All of which is profoundly sad. That people hold one view and then express another one publicly is no doubt common, but it's not admirable, and is far from admirable in a situation like this. It’s one of the things that’s really wrong with American politics today.
It is interesting t have even with the taking of extreme positions like this, at least one refused to publicly adopt the extreme Executive Power doctrine that’s being exercised now, while at the same time, not disavowing it. John Barrasso, when asked if the President really had the power to levy tariffs the way he is (he doesn’t) just twice said that Congress had delegated a lot of power to the President. It has. It’s not a good thing, and he wouldn’t say that it is.
It does make sitting back and letting things happen easier. The entire country is going to suffer massively due to Trump, and Wyoming is going to take a bruising. It’d be far better to stand up and say so now, and take the lumps if they come, then to excuse your conduct later.
Footnotes
*Coincidentally, I saw this in our local newspaper in an advice column.
Dear Eric: I was an attorney when I started having memory problems at age 65. I retired and subsequently learned that I had a devastating rare dementia with a very short lifespan. Instead of providing me support, my friends disappeared from my life, at the time I needed them most. Friends may rally around you when you have cancer, driving you to chemo treatments, dropping off food and other things to support you; when you have dementia, everyone just disappears.
I’ve always been a sociable person and I’m missing that so much, but I have no idea how or where to start. Any ideas?
Students navigate campus atmosphere, social changes to find connection
– Left By Friends
Dear Friends: People sometimes don’t know what to do or say when confronted with illness, but that’s no excuse for your friends’ behavior and I’m sorry. The Alzheimer’s Association (alz.org) has a wealth of resources for people with dementia, including support groups, both online and in-person. Being able to talk with others about what you’re experiencing and feeling will help with isolation.
This also might be a time for you to explore new volunteer opportunities or social groups that have nothing to do with dementia, depending on your care plan and abilities. You are a person who is worthy of connection, with a wealth of experiences and knowledge from which others can benefit. Your company would be welcomed at a senior center, a local outing group or an organization that aligns with your interests and values. If you have anxiety about navigating these spaces with dementia, or need accommodation in order to feel safe, please don’t hesitate to reach out in advance and talk to a group leader about how you can participate most comfortably.

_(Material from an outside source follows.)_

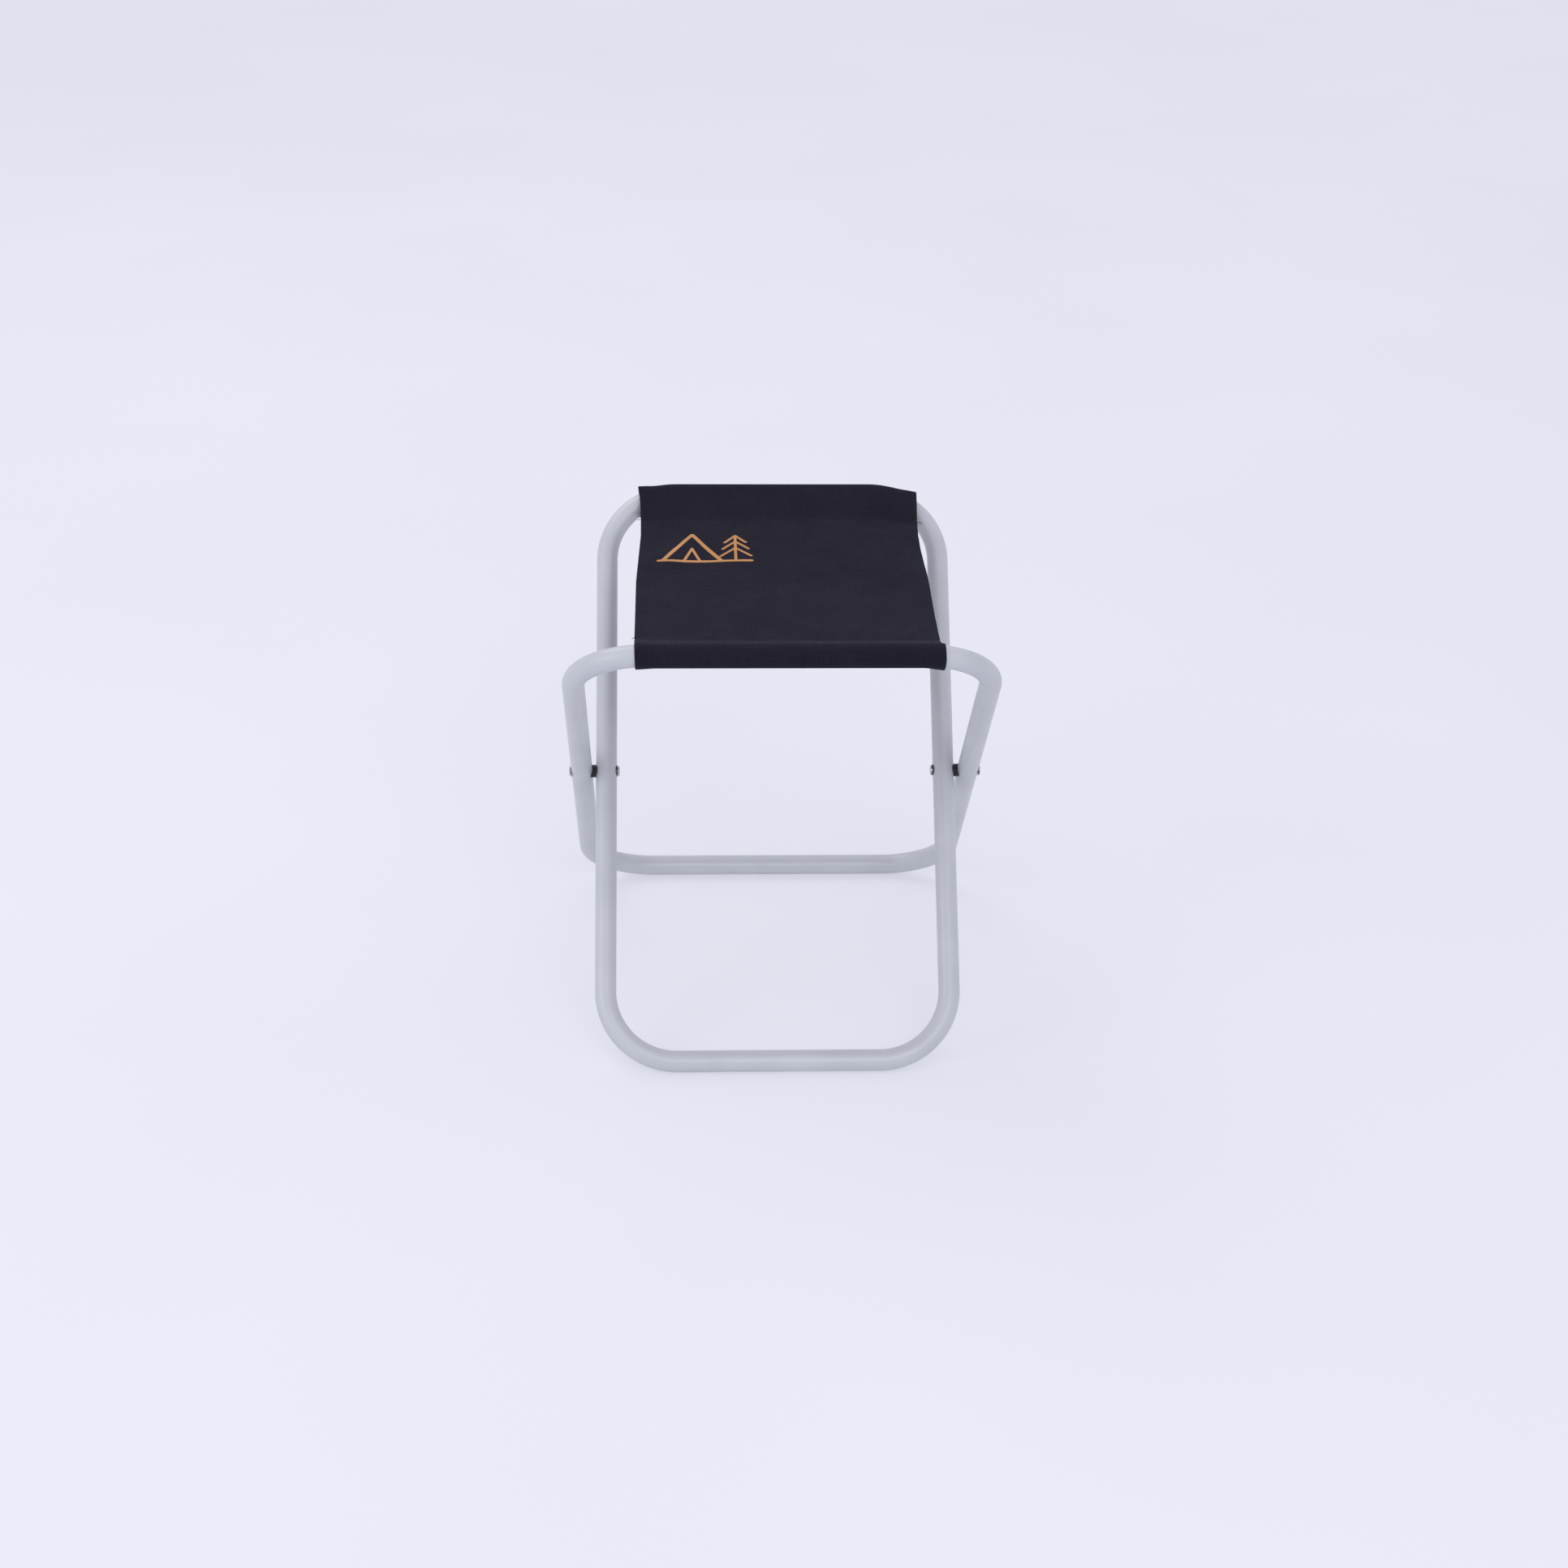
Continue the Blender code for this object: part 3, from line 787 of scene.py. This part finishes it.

Eric is surprised that his fellow lawyers quit associating with him.
He likely ought not to be.
I don't think it's that people don't know what to say or do. I think that people fail to appreciate that workplace social contacts are, to a very high degree, extremely casual or even business contacts, and that once the professional is not employed, at least in teh law, the value of that person to others in the law is gone.
In other words, this doesn't surprise me a bit.
**I'd note that I feel the same way about men who weren't in the service, but who worked a blue collar or agricultural job. Those employments are levelling in a way, and I've noticed that men of the same generation who were never in the Armed Forces, but worked as roughnecks or came from ranches and farms, are much more accepting generally of other people.
***And, ironically, it also started the country off on the hyper glorification of those who have been in the service.